The broad objective of this project is the development of hypocoercivity-preserving Galerkin discretisations for very general classes of diffusion-degenerate kinetic problems. The construction of hypocoercivity-preserving variational methods unlock the potential of porting the already rich methodology of Galerkin finite element methods for standard, non-degenerate PDEs to large classes of hypocoercive problems.

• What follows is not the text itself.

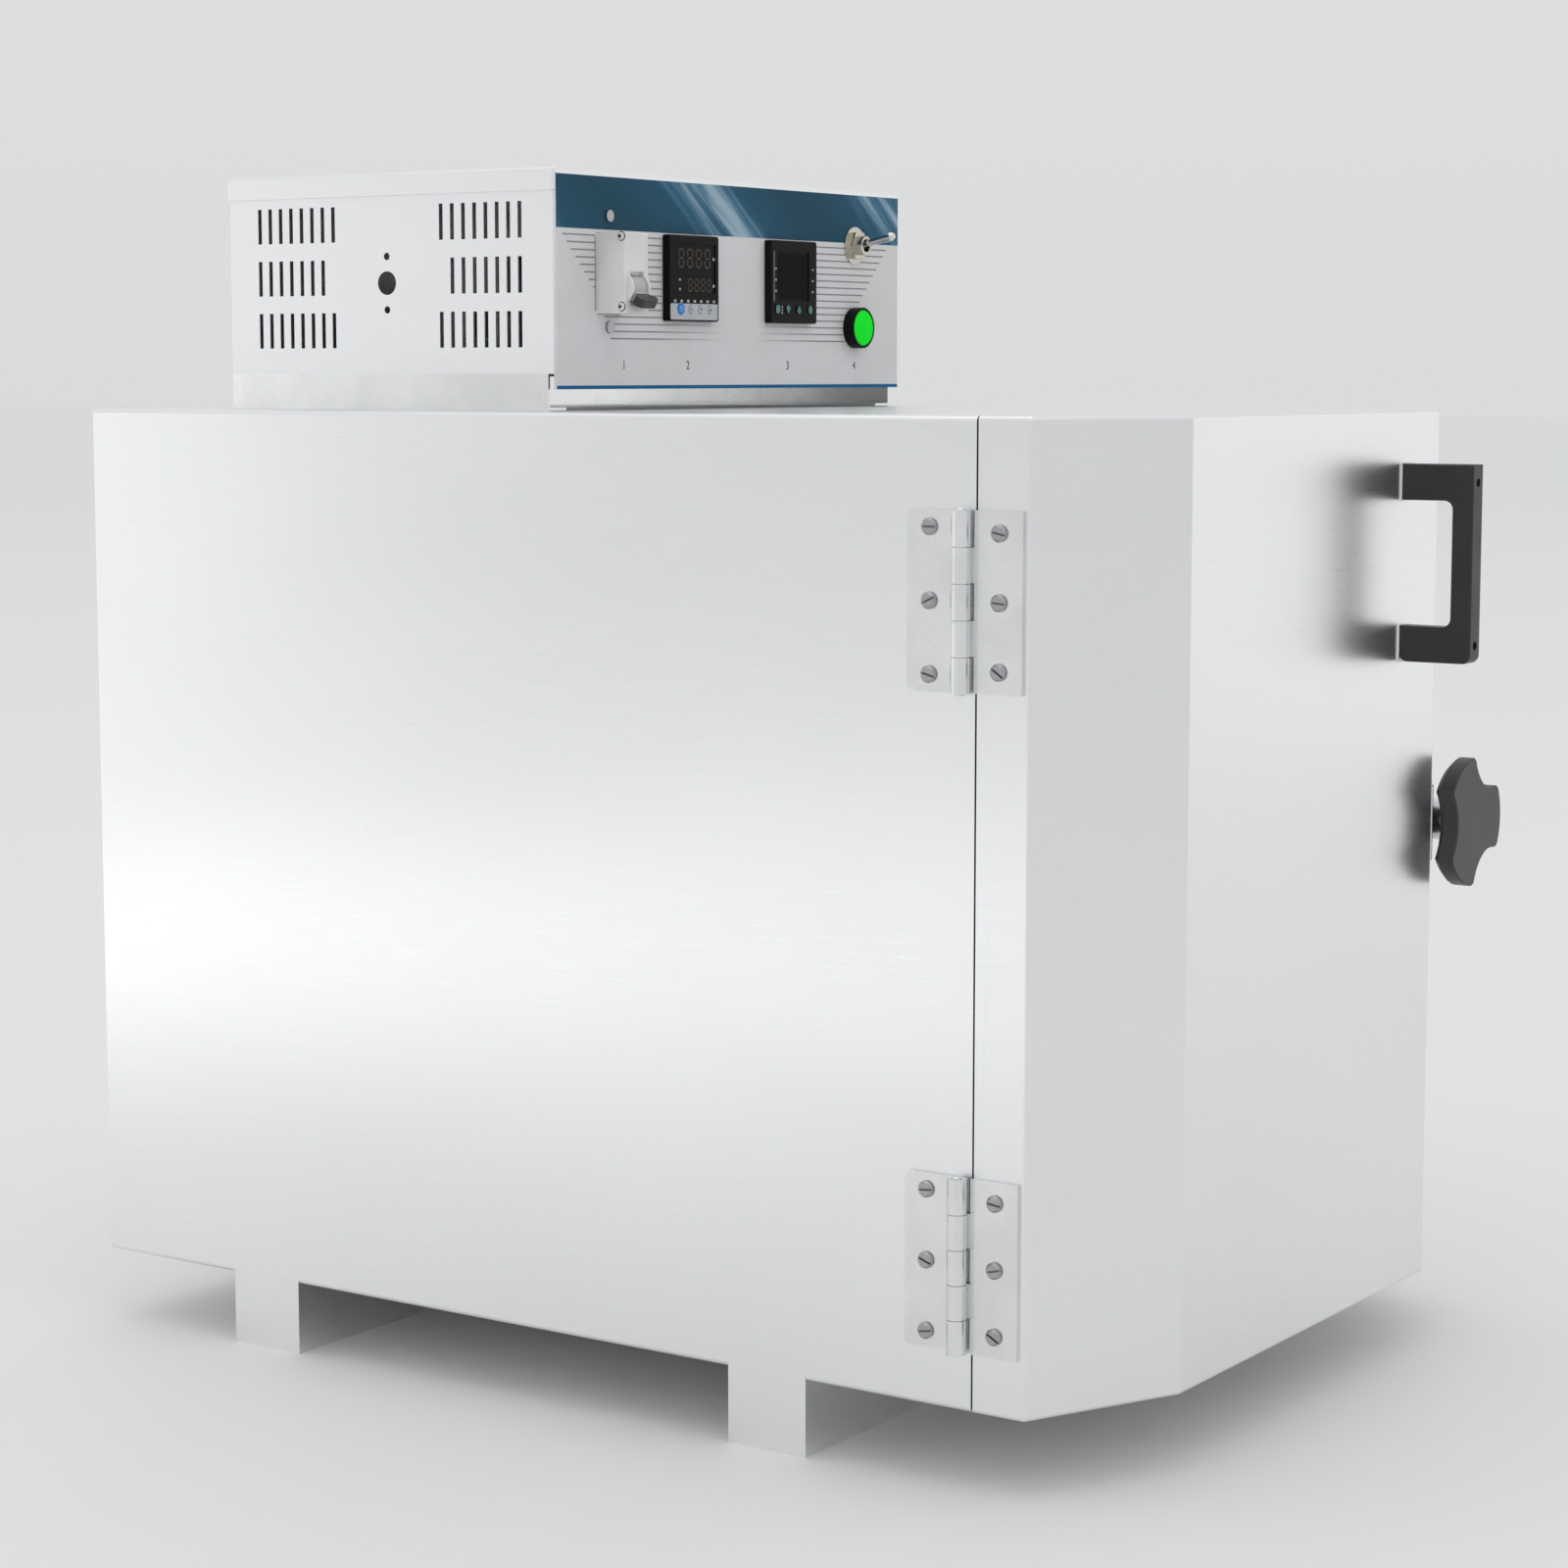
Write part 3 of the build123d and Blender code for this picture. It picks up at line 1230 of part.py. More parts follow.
# Bracket: an upright plate on the housing's floor that carries a top-hat rail for the breaker.
hat_y = breaker_rear_y + din_height
bracket_top = breaker_z + din_width / 2 - floor_z - sheet
with BuildPart() as breaker_bracket:
    with BuildSketch(facing_left(breaker_x + din_length / 2, breaker_rear_y, breaker_z)):
        for side in (-1, 1):
            with BuildLine():
                Polyline(
                    (0, side * din_width / 2),
                    (-sheet, side * din_width / 2),
                    (-sheet, side * (din_width / 2 - din_brim + sheet)),
                    (-din_height, side * (din_width / 2 - din_brim + sheet)),
                    (-din_height, side * (din_width / 2 - din_brim)),
                    (0, side * (din_width / 2 - din_brim)),
                    close=True,
                )
            make_face()
    extrude(amount=din_length)
    with BuildSketch(facing_left(breaker_x + din_length / 2, hat_y, floor_z + sheet)):
        with BuildLine():
            Polyline(
                (0, 0),
                (0, bracket_top),
                (-bracket_thickness, bracket_top),
                (-bracket_thickness, bracket_thickness),
                (-bracket_foot, bracket_thickness),
                (-bracket_foot, 0),
                close=True,
            )
        make_face()
    extrude(amount=din_length)
breaker_bracket.part.label = "breaker_bracket"
export_step(breaker_bracket.part, "parts/breaker_bracket.step")

# ---------------------------------------------------------------- instruments
bezel_y = panel_y - instrument_reach


def instrument_case(x, window, keys):
    """A panel meter: bezel, box behind the panel, sunk window and a blind pocket for each key."""
    width, height, across, up = window
    with BuildPart() as case:
        with BuildSketch(facing_front(panel_y, x, instrument_z)):
            RectangleRounded(instrument_size, instrument_size, instrument_corner)
        extrude(amount=instrument_reach)
        chamfer(case.faces().sort_by(Axis.Y)[0].edges(), bezel_bevel)
        with BuildSketch(facing_back(panel_y, x, instrument_z)):
            Rectangle(instrument_body, instrument_body)
        extrude(amount=instrument_depth)
        with BuildSketch(facing_front(bezel_y, x + across, instrument_z + up)):
            Rectangle(width, height)
        extrude(amount=-instrument_window_depth, mode=Mode.SUBTRACT)
        for key_across, key_up, radius in keys:
            with BuildSketch(facing_front(bezel_y, x + key_across, instrument_z + key_up)):
                Circle(radius + key_fit)
            extrude(amount=-key_length - key_fit, mode=Mode.SUBTRACT)
    return case


def key_cap(x, key):
    """One round key, proud of its bezel by its travel."""
    key_across, key_up, radius = key
    key_foot_y = bezel_y - key_travel + key_length
    with BuildPart() as cap:
        with BuildSketch(facing_front(key_foot_y, x + key_across, instrument_z + key_up)):
            Circle(radius)
        extrude(amount=key_length)
    return cap


# Windows are (width, height, across, up) and keys (across, up, radius), from the bezel's middle.
controller_window = (40.0, 28.0, 1.0, 5.5)
controller_keys = ((-13.8, -17.4, 3.2), (-3.9, -17.6, 2.2), (5.7, -17.6, 2.2), (15.3, -17.6, 2.2))
recorder_window = (33.6, 29.6, -1.0, 3.2)
recorder_keys = ((-18.2, -16.2, 2.5), (-7.2, -16.2, 2.5), (4.4, -16.2, 2.5), (16.6, -16.2, 2.5))

temperature_controller = instrument_case(instrument_x[0], controller_window, controller_keys)
temperature_controller.part.label = "temperature_controller"
export_step(temperature_controller.part, "parts/temperature_controller.step")

data_recorder = instrument_case(instrument_x[1], recorder_window, recorder_keys)
data_recorder.part.label = "data_recorder"
export_step(data_recorder.part, "parts/data_recorder.step")

for number, key in enumerate(controller_keys, 1):
    controller_key = key_cap(instrument_x[0], key)
    controller_key.part.label = f"controller_key_{number}"
    export_step(controller_key.part, f"parts/controller_key_{number}.step")

for number, key in enumerate(recorder_keys, 1):
    recorder_key = key_cap(instrument_x[1], key)
    recorder_key.part.label = f"recorder_key_{number}"
    export_step(recorder_key.part, f"parts/recorder_key_{number}.step")

# ---------------------------------------------------------------- toggle switch
toggle_pivot_y = panel_y - toggle_pivot_reach
with BuildPart() as toggle_switch:
    with BuildSketch(facing_back(housing_front_y, toggle_x, toggle_z)):
        Rectangle(toggle_body[0], toggle_body[2])
    extrude(amount=toggle_body[1])
    with BuildSketch(facing_front(housing_front_y, toggle_x, toggle_z)):
        Circle(toggle_bushing_radius)
    extrude(amount=panel_thickness + toggle_bushing_reach)
    with BuildSketch(facing_front(toggle_pivot_y + toggle_bore_radius, toggle_x, toggle_z)):
        Circle(toggle_bore_radius)
    extrude(amount=toggle_bushing_reach + panel_thickness, mode=Mode.SUBTRACT)
toggle_switch.part.label = "toggle_switch"
export_step(toggle_switch.part, "parts/toggle_switch.step")

with BuildPart() as toggle_nut:
    with BuildSketch(facing_front(panel_y, toggle_x, toggle_z)):
        Circle(toggle_washer_radius)
        Circle(toggle_bushing_radius, mode=Mode.SUBTRACT)
    extrude(amount=toggle_washer_thickness)
    with BuildSketch(facing_front(panel_y - toggle_washer_thickness, toggle_x, toggle_z)):
        RegularPolygon(toggle_nut_size / 2, 6, major_radius=False)
        Circle(toggle_bushing_radius, mode=Mode.SUBTRACT)
    extrude(amount=toggle_nut_thickness)
toggle_nut.part.label = "toggle_nut"
export_step(toggle_nut.part, "parts/toggle_nut.step")

# Lever: a tapered stem with a domed end, on a trunnion that turns across the bushing's bore.
toggle_up = radians(toggle_tilt)
lever_side = Plane(
    origin=(toggle_x, toggle_pivot_y, toggle_z),
    x_dir=(1, 0, 0),
    z_dir=(0, -sin(toggle_up), -cos(toggle_up)),
)
with BuildPart() as toggle_lever:
    with BuildSketch(facing_left(toggle_x + toggle_trunnion_length / 2, toggle_pivot_y, toggle_z)):
        Circle(toggle_trunnion_radius)
    extrude(amount=toggle_trunnion_length)
    with BuildSketch(lever_side):
        with BuildLine():
            Polyline(
                (0, 0),
                (toggle_stem_radius, 0),
                (toggle_tip_radius, toggle_length),
                (toggle_tip_radius - toggle_tip_bevel[0], toggle_length + toggle_tip_bevel[1]),
                (0, toggle_length + toggle_tip_radius),
                close=True,
            )
        make_face()
    revolve(axis=Axis(lever_side.origin, lever_side.y_dir))
toggle_lever.part.label = "toggle_lever"
export_step(toggle_lever.part, "parts/toggle_lever.step")

# ---------------------------------------------------------------- push button
cap_face_y = panel_y - button_reach
cap_well = button_cap_thickness + button_travel + button_fit
with BuildPart() as push_button_body:
    with BuildSketch(facing_front(panel_y, toggle_x, button_z)):
        Circle(button_radius)
    extrude(amount=button_reach)
    chamfer(push_button_body.faces().sort_by(Axis.Y)[0].edges(), bezel_bevel)
    with BuildSketch(facing_back(panel_y, toggle_x, button_z)):
        Circle(button_barrel_radius)
    extrude(amount=panel_thickness + button_barrel_length)
    with BuildSketch(facing_front(cap_face_y, toggle_x, button_z)):
        Circle(button_cap_radius + button_fit)
    extrude(amount=-cap_well, mode=Mode.SUBTRACT)
    with BuildSketch(facing_front(cap_face_y, toggle_x, button_z)):
        Circle(button_stem_radius + button_fit)
    extrude(amount=-button_reach - panel_thickness - button_barrel_length, mode=Mode.SUBTRACT)
push_button_body.part.label = "push_button_body"
export_step(push_button_body.part, "parts/push_button_body.step")

block_y = housing_front_y + button_barrel_length
stem_end_y = block_y - button_travel - button_fit
with BuildPart() as push_button_cap:
    with BuildSketch(facing_back(cap_face_y, toggle_x, button_z)):
        Circle(button_cap_radius)
    extrude(amount=button_cap_thickness)
    chamfer(push_button_cap.faces().sort_by(Axis.Y)[0].edges(), button_cap_bevel)
    with BuildSketch(facing_back(cap_face_y + button_cap_thickness, toggle_x, button_z)):
        Circle(button_stem_radius)
    extrude(amount=stem_end_y - cap_face_y - button_cap_thickness)
push_button_cap.part.label = "push_button_cap"
export_step(push_button_cap.part, "parts/push_button_cap.step")

with BuildPart() as push_button_block:
    with BuildSketch(facing_back(block_y, toggle_x, button_z)):
        Rectangle(contact_block[0], contact_block[2])
    extrude(amount=contact_block[1])
    chamfer(push_button_block.edges().filter_by(Axis.Y), contact_block_bevel)
push_button_block.part.label = "push_button_block"
export_step(push_button_block.part, "parts/push_button_block.step")

# ---------------------------------------------------------------- inside the box
tray_z = floor_z + sheet
relay_plane = Plane(origin=(middle_x + relay_offset[0], box_middle_y + relay_offset[1], tray_z))
channel_pitch = relay_base[0] / (relay_channels + 1)
with BuildPart() as relay_heat_sink:
    with BuildSketch(relay_plane):
        Rectangle(relay_base[0], relay_base[1])
    extrude(amount=relay_base[2])
    with BuildSketch(relay_plane):
        with GridLocations(channel_pitch, 0, relay_channels, 1):
            Rectangle(relay_channel[0], relay_base[1])
    extrude(amount=relay_channel[1], mode=Mode.SUBTRACT)
relay_heat_sink.part.label = "relay_heat_sink"
export_step(relay_heat_sink.part, "parts/relay_heat_sink.step")

with BuildPart() as solid_state_relay:
    with BuildSketch(relay_plane.offset(relay_base[2])):
        Rectangle(relay_size[0], relay_size[1])
    extrude(amount=relay_size[2])
    with BuildSketch(relay_plane.offset(relay_base[2] + relay_size[2])):
        with GridLocations(relay_post_pitch[0], relay_post_pitch[1], 2, 2):
            Rectangle(relay_post_recess[0], relay_post_recess[1])
    extrude(amount=-relay_post_recess[2], mode=Mode.SUBTRACT)
solid_state_relay.part.label = "solid_state_relay"
export_step(solid_state_relay.part, "parts/solid_state_relay.step")

terminal_plane = Plane(
    origin=(middle_x + terminal_block_offset[0], box_middle_y + terminal_block_offset[1], tray_z)
)
with BuildPart() as terminal_block:
    with BuildSketch(terminal_plane):
        Rectangle(terminal_pitch * terminal_ways, terminal_block_size[0])
    extrude(amount=terminal_block_size[1])
    with BuildSketch(terminal_plane.offset(terminal_block_size[1])):
        with GridLocations(terminal_pitch, terminal_block_size[0] / 2, terminal_ways, 2):
            Rectangle(terminal_recess[0], terminal_recess[0])
    extrude(amount=-terminal_recess[1], mode=Mode.SUBTRACT)
terminal_block.part.label = "terminal_block"
export_step(terminal_block.part, "parts/terminal_block.step")

# Mains inlet: a gland with its nut inside the housing's back.
with BuildPart() as cable_gland:
    with BuildSketch(gland_plane):
        RegularPolygon(gland_hex / 2, 6, major_radius=False)
    extrude(amount=gland_nut)
    with BuildSketch(gland_plane.offset(gland_nut)):
        Circle(gland_radius)
    extrude(amount=gland_dome)
    chamfer(cable_gland.faces().sort_by(Axis.Y)[-1].edges(), gland_dome_bevel)
    with BuildSketch(gland_plane.offset(-sheet)):
        Circle(gland_radius)
    extrude(amount=sheet)
    with BuildSketch(gland_plane.offset(-sheet - gland_lock_nut)):
        RegularPolygon(gland_hex / 2, 6, major_radius=False)
    extrude(amount=gland_lock_nut)
    with BuildSketch(gland_plane.offset(-sheet - gland_lock_nut)):
        Circle(gland_bore)
    extrude(amount=sheet + gland_lock_nut + gland_nut + gland_dome, mode=Mode.SUBTRACT)
cable_gland.part.label = "cable_gland"
export_step(cable_gland.part, "parts/cable_gland.step")

# Conduit: the short brimmed tube that takes the wires from the box into the cabinet.
with BuildPart() as wiring_conduit:
    with BuildSketch(level(inner_roof)):
        with Locations((conduit_x, conduit_y)):
            Circle(conduit_radius)
    extrude(amount=tray_z - inner_roof)
    for brim_z in (roof_z, tray_z):
        with BuildSketch(level(brim_z)):
            with Locations((conduit_x, conduit_y)):
                Circle(conduit_radius + conduit_brim)
        extrude(amount=conduit_wall)
    with BuildSketch(level(inner_roof)):
        with Locations((conduit_x, conduit_y)):
            Circle(conduit_radius - conduit_wall)
    extrude(amount=tray_z + conduit_wall - inner_roof, mode=Mode.SUBTRACT)
wiring_conduit.part.label = "wiring_conduit"
export_step(wiring_conduit.part, "parts/wiring_conduit.step")
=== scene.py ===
"""Muffle furnace: finishes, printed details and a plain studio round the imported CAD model.

Metres, +Z up. The door faces -Y and hangs on the -X side; the control box stands on the roof.
"""
import math

import bmesh
import bpy
from mathutils import Matrix, Vector


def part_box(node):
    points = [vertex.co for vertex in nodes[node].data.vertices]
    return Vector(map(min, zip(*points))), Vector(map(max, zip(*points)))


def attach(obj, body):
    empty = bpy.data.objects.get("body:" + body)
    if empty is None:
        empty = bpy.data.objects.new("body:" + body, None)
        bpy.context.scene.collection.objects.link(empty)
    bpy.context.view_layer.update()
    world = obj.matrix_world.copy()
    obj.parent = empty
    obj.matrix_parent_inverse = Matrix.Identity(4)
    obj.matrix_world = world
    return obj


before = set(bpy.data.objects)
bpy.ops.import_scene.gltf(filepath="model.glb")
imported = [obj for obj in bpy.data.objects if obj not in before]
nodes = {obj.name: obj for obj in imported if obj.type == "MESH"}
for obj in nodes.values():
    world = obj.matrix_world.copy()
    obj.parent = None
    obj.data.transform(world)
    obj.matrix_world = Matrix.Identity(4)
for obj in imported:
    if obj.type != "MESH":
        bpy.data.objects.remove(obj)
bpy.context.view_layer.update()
scene = bpy.context.scene
MM = 0.001

# ---------------------------------------------------------------- camera
CAMERA_PLACE = Vector((-1.71355, -1.13100, 0.56212))
CAMERA_YAW = math.radians(55.935)  # clockwise from +Y
CAMERA_DIP = math.radians(6.676)
LENS_MM = 80.86


def make_camera():
    """The camera at the photograph's place, with no shift."""
    ahead = Vector((
        math.sin(CAMERA_YAW) * math.cos(CAMERA_DIP),
        math.cos(CAMERA_YAW) * math.cos(CAMERA_DIP),
        -math.sin(CAMERA_DIP),
    ))
    right = Vector((math.cos(CAMERA_YAW), -math.sin(CAMERA_YAW), 0.0))
    up = right.cross(ahead)
    data = bpy.data.cameras.new("camera")
    data.lens = LENS_MM
    data.sensor_width = 36.0
    data.clip_start = 0.01
    data.clip_end = 200.0
    camera = bpy.data.objects.new("camera", data)
    turn = Matrix((right, up, -ahead)).transposed().to_4x4()
    camera.matrix_world = Matrix.Translation(CAMERA_PLACE) @ turn
    scene.collection.objects.link(camera)
    scene.camera = camera


make_camera()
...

To this end, we shall develop a general variational framework of non-conforming Galerkin methods that are able to counteract the inconsistency arising by differentiation of Galerkin spaces of reduced global regularity. This will be achieved by addressing the key challenge of lack of commutativity between differentiation and discretisation in the context of mesh-based Galerkin-type numerical methods via the use of carefully constructed non-conforming weak formulations of the underlying evolution problems. This will enable the development of discrete versions of hypocoercivity ensuring the accuracy and stability of the discretisations and provide convergence rates. Further, appropriate reconstructions of these, typically non-conforming, Galerkin approximations, will enable the proof of the first rigorous a posteriori error bounds. The latter will, in turn, allow for mathematically justifiable adaptive algorithms to be developed, aiming to reduce the significant computational complexity of the numerical methods, due to their inherent high-dimensionality.



Such numerical methods will be suitable for arbitrarily long-time simulations of complex phenomena modelled by kinetic-type formulations. As a result, we will be able to offer unprecedented numerical capabilities. This will, in turn, lead to a new class of simulators for important physical and industrial processes ranging from plasma physics, to rarefied gas dynamics and to nuclear reactor safety simulations.